The Parliament should have performed a range of assessments before deploying ‘Ask the EP Archives’, which is hosted on Amazon AWS and is available to anyone through the Parliament’s website. Surprisingly, the Parliament did not assess the tool for use by general public.

“This system is designed for a business-to-business context more than a business-to-consumer. Users expected are young researchers, researchers, archivists or historians”

Why was “a system designed for a business-to-business context” made open to the public without further assessment? The general public is likely to take the information on the Parliament’s website as authoritative. Claude fails with simple questions.

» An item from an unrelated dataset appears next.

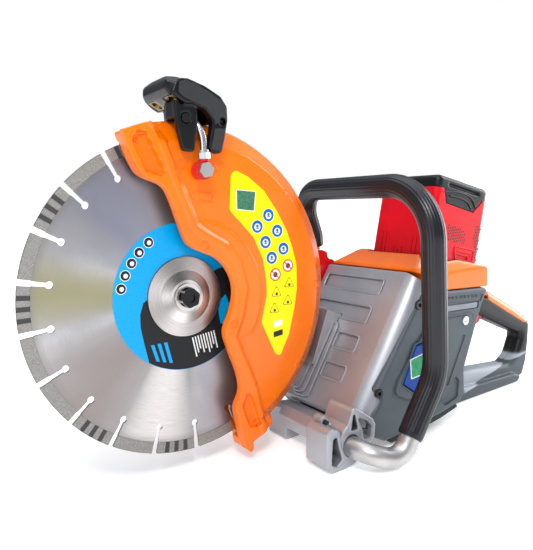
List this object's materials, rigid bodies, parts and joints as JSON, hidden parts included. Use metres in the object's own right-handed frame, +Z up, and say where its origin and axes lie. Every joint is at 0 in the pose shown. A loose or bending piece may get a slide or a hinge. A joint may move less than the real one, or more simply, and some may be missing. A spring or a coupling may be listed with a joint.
{
  "type": "rescue saw",
  "caption": "Handheld cut-off saw with a diamond blade, swinging guard, slide-out battery, wrap-around front handlebar and rear trigger handle, for cutting concrete, stone and metal.",
  "frame": {"origin": "centre of the overall box on the surface the saw stands on", "axes": "+X towards the rear handle, +Y towards the operator's right side, +Z up"},
  "size_m": [0.6278, 0.2242, 0.3706],
  "materials": {
    "blade_steel": "ground with circular grain",
    "diamond_segment": "sintered, matt",
    "label_film": "printed cyan and black",
    "machined_steel": "turned, satin",
    "black_steel": "black oxide",
    "screw_steel": "dark zinc",
    "belt_rubber": "matt",
    "bearing_steel": "polished",
    "magnet": "nickel plated",
    "lamination": "stacked sheets",
    "windings": "lacquered copper",
    "cast_aluminium": "sand-blasted casting",
    "silver_cover": "silver powder coat",
    "bare_tube": "bare, satin",
    "housing_grey": "fine spark texture",
    "hatch_grey": "fine spark texture",
    "badge_blue": "domed, clear",
    "cover_orange": "glossy",
    "guard_orange": "orange enamel on a light alloy casting",
    "handle_black": "satin",
    "grip_grey": "grained",
    "grip_rubber": "ribbed",
    "battery_red": "satin",
    "battery_black": "satin",
    "cell_wrap": "wrapped cells",
    "contact_brass": "bright",
    "circuit_board": "populated board in clear resin",
    "key_red": "glossy",
    "bracket_red": "red enamel on a light alloy casting",
    "fitting_red": "anodised",
    "pipe_chrome": "polished",
    "lamp_mirror": "vapour coated",
    "lamp_chip": "phosphor",
    "pad_rubber": "matt"
  },
  "bodies": {
    "saw_body": {"cutting_arm": "cast_aluminium", "belt_cover": "cast_aluminium", "casing_screws": "screw_steel", "drive_belt": "belt_rubber", "ball_bearings": "bearing_steel", "motor_stator": "windings", "motor_case": "cast_aluminium", "front_cover": "silver_cover", "left_housing": "housing_grey", "right_housing": "housing_grey", "side_hatch": "hatch_grey", "badge": "badge_blue", "top_cover": "cover_orange", "battery_dock": "handle_black", "dock_terminals": "contact_brass", "controller": "circuit_board", "front_foot": "silver_cover", "tube_clamp": "silver_cover", "frame_screws": "screw_steel", "handlebar_tube": "bare_tube", "handlebar_grip": "grip_rubber", "handlebar_bracket": "bracket_red", "handle_left": "handle_black", "handle_right": "handle_black", "handle_top_strip": "cover_orange", "trigger_pin": "machined_steel", "trigger_switch": "battery_black", "rubber_pads": "pad_rubber"},
    "blade": {"blade_core": "blade_steel", "blade_segments": "diamond_segment", "blade_label": "label_film", "outer_flange": "machined_steel", "inner_flange": "machined_steel", "blade_bolt": "black_steel", "spindle": "machined_steel", "spindle_pulley": "machined_steel"},
    "rotor": {"rotor_core": "lamination", "rotor_magnets": "magnet", "motor_shaft": "machined_steel", "drive_pulley": "machined_steel", "cooling_fan": "handle_black"},
    "guard": {"guard_near_shell": "guard_orange", "guard_far_shell": "guard_orange", "guard_screws": "screw_steel", "guard_ring": "machined_steel", "guard_handle": "handle_black", "grip_inserts": "grip_grey", "lamp_reflectors": "lamp_mirror", "lamp_leds": "lamp_chip", "water_pipe": "pipe_chrome", "water_banjo": "fitting_red", "banjo_bolt": "machined_steel"},
    "lamp_key": {"lamp_button": "battery_black"},
    "trigger_lever": {"trigger": "key_red"},
    "lock_key": {"lock_button": "key_red"},
    "battery": {"battery_case": "battery_red", "battery_cap": "battery_black", "battery_cells": "cell_wrap"},
    "latch_key": {"battery_latch": "battery_red"},
    "hatch_lock": {"panel_lock": "machined_steel"}
  },
  "joints": [
    {"name": "blade_spin", "type": "hinge", "parent": "saw_body", "child": "blade", "pos_m": [-0.16389, 0.02805, 0.171], "axis": [0, 1, 0], "continuous": true},
    {"name": "motor_spin", "type": "hinge", "parent": "saw_body", "child": "rotor", "pos_m": [0.06811, -0.00195, 0.071], "axis": [0, 1, 0], "continuous": true},
    {"name": "guard_swing", "type": "hinge", "parent": "saw_body", "child": "guard", "pos_m": [-0.16389, 0.02805, 0.171], "axis": [0, -1, 0], "range_deg": [-20, 60]},
    {"name": "lamp_press", "type": "slide", "parent": "guard", "child": "lamp_key", "axis": [0, 1, 0], "range_m": [0, 0.0009], "stiffness_N_per_m": 600, "springref_m": -0.0005},
    {"name": "trigger_pull", "type": "hinge", "parent": "saw_body", "child": "trigger_lever", "pos_m": [0.19212, -0.00795, 0.113], "axis": [0, -1, 0], "range_deg": [0, 10], "stiffness_Nm_per_rad": 1.5, "springref_deg": -5.73},
    {"name": "lock_press", "type": "slide", "parent": "saw_body", "child": "lock_key", "axis": [0, 0, -1], "range_m": [0, 0.003], "stiffness_N_per_m": 700, "springref_m": -0.001},
    {"name": "battery_slide", "type": "slide", "parent": "saw_body", "child": "battery", "axis": [0.2588, 0, 0.9659], "range_m": [0, 0.12]},
    {"name": "latch_press", "type": "slide", "parent": "battery", "child": "latch_key", "axis": [0, 1, 0], "range_m": [0, 0.002], "stiffness_N_per_m": 800, "springref_m": -0.001},
    {"name": "hatch_lock_turn", "type": "hinge", "parent": "saw_body", "child": "hatch_lock", "pos_m": [0.12412, -0.06395, 0.1125], "axis": [0, -1, 0], "range_deg": [0, 90]}
  ],
  "couplings": [
    {"joint": "motor_spin", "follows": "blade_spin", "ratio": 2}
  ]
}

Furthermore, the Parliament has not performed risk assessment, data protection impact assessment, or a proper environmental impact assessment.[5] As for cyber security, the Parliament depends on security by redaction.

Who is in control?

While the Parliament has failed to assess the tool before deployment, Anthropic lists the Parliament among its customers. But there were no tenders or contracts. Enforce was informed that

“Parliament’s use of the services specified in your application for the Historical Archives is done through the European Commission acting as an intermediary for cloud brokering services… In that sense, there is no direct contract for Parliament’s use of Amazon Bedrock, and Claude as provided by Anthropic.”

The European Commission has a contract with Amazon AWS. The Parliament relies on the Commission’s contract. But neither the Commission nor the Parliament have a contract with Anthropic for generative AI.

The Parliament’s Head of Archive Unit said in a promotional video for Anthropic: “If we use generative AI, we permanently need to be under [sic] control of the solution that we’ve built.” The Parliament uses Amazon’s infrastructure, Amazon’s marketplace and Amazon-funded Anthropic’s AI models.

The Parliament is not in control. Amazon is.

Ends

Documents received the European Parliament through access to documents request:


Notes

[1] https://www.anthropic.com/news/claudes-constitution

[2] The EDPB states that ‘the mere fact that personal data is publicly accessible [and available for web scrapping] does not imply that “the data subject has manifestly made such data public”.’

[3] The Parliament also claimed to have used “ChaGPT [sic] 3.5” but did not provide documents for it when we asked for test questions and answers.

[4] The responses from Titan were no better. See also comparison between Sonnet 3.0 and 3.5 “tested” by the Parliament.

[5] The environmental assessment is limited to the Parliament’s belief in Amazon AWS using 90% renewable energy.